The solicitor subsequently confirmed this had been incorrect, but by then Mr X had incurred legal fees based on the original advice.

Mr X intended to increase the size of the existing windows, add a dormer window and install bifold doors to the rear garden, work he believed was allowed under permitted development rights.

The council though said an earlier planning permission had removed these and the proposed alterations would require planning permission, which was unlikely to be given as the property was a non-designated heritage asset.

This latter point though would not come up in local land charge searches or in the purchaser’s pack, the council said.

Mr X discussed the removal of permitted development rights with the council’s legal advisor and was given to understand he would need to bring a negligence claim against his conveyancing solicitor.

Wychavon then changed its position and said the removal of permitted development rights is a local land charge which should have been discoverable through a search of the local land charge register.

Mr X made a formal complaint after taking legal advice that the council was negligent in not reporting the removal of permitted development rights to the conveyancing solicitor.

He asked for compensation for the reduction in value of his property, reimbursement of legal fees and compensation for the cost of having to apply for planning permission.

Wychavon said it was unclear how much Mr X was seeking in reimbursement but would refund his original search fees of £144.50 and pay him £500 to close the matter.

Mr X rejected this as inadequate and engaged a surveyor who concluded the property without permitted development rights and as a non-designated heritage asset at the date of purchase was worth £5,000 less than Mr X had paid for it.

The Ombudsman concluded Wychavon had been at fault but said: “I do not however consider the council should bear the cost of Mr X’s legal fees.

“Mr X states he incurred legal fees based on the initial, incorrect advice.
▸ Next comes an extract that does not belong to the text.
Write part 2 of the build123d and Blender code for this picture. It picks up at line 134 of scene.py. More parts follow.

However Mr X had already sought legal advice regarding his purchase of the property…prior to the council’s legal advisor’s incorrect advice. Mr X contacted the solicitors again…in relation to his complaint about the council. The evidence does not suggest Mr X incurred these legal fees based on the council’s legal advisor’s suggestion his conveyancers may be at fault.”

He was also unpersuaded Wychavon should pay Mr X the £5,000 for loss of value because this “takes account of not only the removal of the permitted development rights, but also the non-designated heritage asset status.
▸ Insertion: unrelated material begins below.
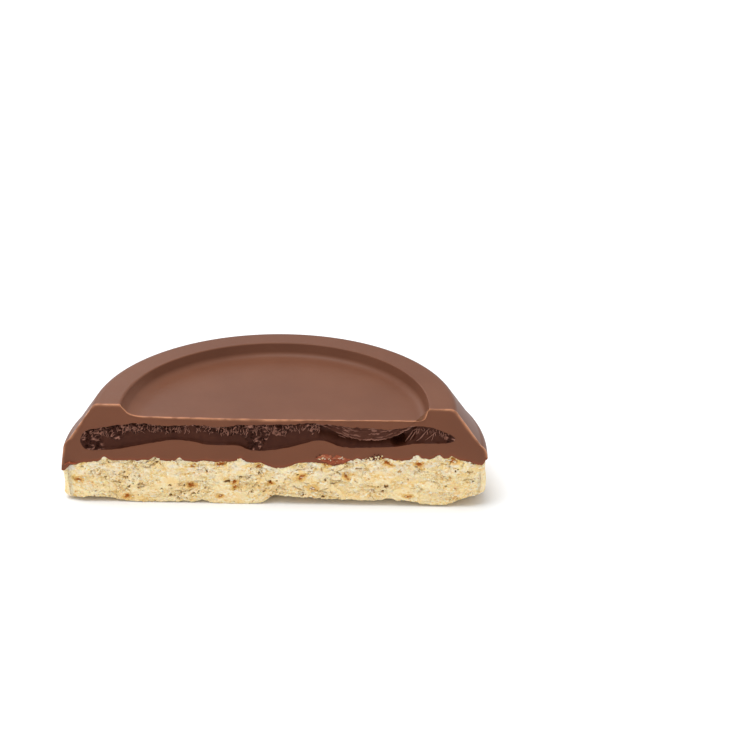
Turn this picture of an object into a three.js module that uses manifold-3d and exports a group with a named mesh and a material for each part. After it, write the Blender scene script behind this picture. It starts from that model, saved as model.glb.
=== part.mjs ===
// Half of a round chocolate-topped biscuit with a dark caramel filling, cut straight through its middle.
// A crumbly biscuit base carries a moulded milk-chocolate cap, and the filling lies in a pocket in the cap.
// Units are millimetres. +X runs along the cut, +Y from the cut to the round back, and +Z is up.

import * as THREE from "three";
import { mergeVertices } from "three/addons/utils/BufferGeometryUtils.js";
import Module from "manifold-3d";

const wasm = await Module();
wasm.setup();

// ---- Driving dimensions ----

const CAP_RADIUS = 26; // the widest radius of the chocolate, so the whole biscuit was 52 mm across
const CAP_TOP = 13.3; // height of the raised rim over the table
const DISH_DEPTH = 1.65; // the dish inside the rim

// Corners of the cap's profile from its lap up to the dish, as [radius, height]
const LAP_EDGE = [CAP_RADIUS + 0.4, 3.2];
const WALL_MIDDLE = [CAP_RADIUS + 0.2, 5.2];
const WALL_TOP = [CAP_RADIUS - 0.05, 7.1];
const BEVEL_FOOT = [25.2, 8.45];
const BEVEL_TOP = [22.3, CAP_TOP - 0.55];
const RIM_OUTER = [21.5, CAP_TOP];
const RIM_INNER = [18.85, CAP_TOP];
const DISH_WALL_TOP = [18.75, CAP_TOP - 0.15];
const DISH_WALL_FOOT = [18.5, CAP_TOP - 0.95];
const DISH_CORNER = [18.38, CAP_TOP - DISH_DEPTH]; // the wall's foot would be here if it weren't rounded
const DISH_FLOOR = [17.2, CAP_TOP - DISH_DEPTH];
const DISH_MIDDLE = [0, CAP_TOP - DISH_DEPTH - 0.12];

const BASE_RADIUS = 25.95; // the biscuit under the cap
const BASE_SHIFT = -0.15; // the biscuit sits off centre, towards -X
const BASE_HEIGHT = 5.8; // table to the seam between biscuit and chocolate
const BASE_FOOT = 0.9; // rounding of the biscuit's bottom edge
const BASE_BROW = 1.4; // rounding of its upper edge, under the lap of the chocolate
const BASE_ROUGHNESS = 0.14; // unevenness of its round side
const SLOPE_FROM = 21.8; // the biscuit's top slopes down outside this radius ...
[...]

“There is no evidence Mr X was unaware of the non-designated heritage asset status due to fault by the council.”

Wychavon agreed to pay Mr X his local land charges search fee, the fee for pre-application advice and for a lawful development certificate application, together with his surveyor’s fee of £840 and £500 for distress and uncertainty.

Wychavon confirmed that it has taken all steps recommended by the Ombudsmen including payment.

Holly Jones, Director of Planning and Infrastructure, said: “We apologise to the complainant for this error and the distress it has caused and are happy the issue has now been resolved. This was caused by human error and it is an experience we have learnt from so we can prevent something similar happening in the future.”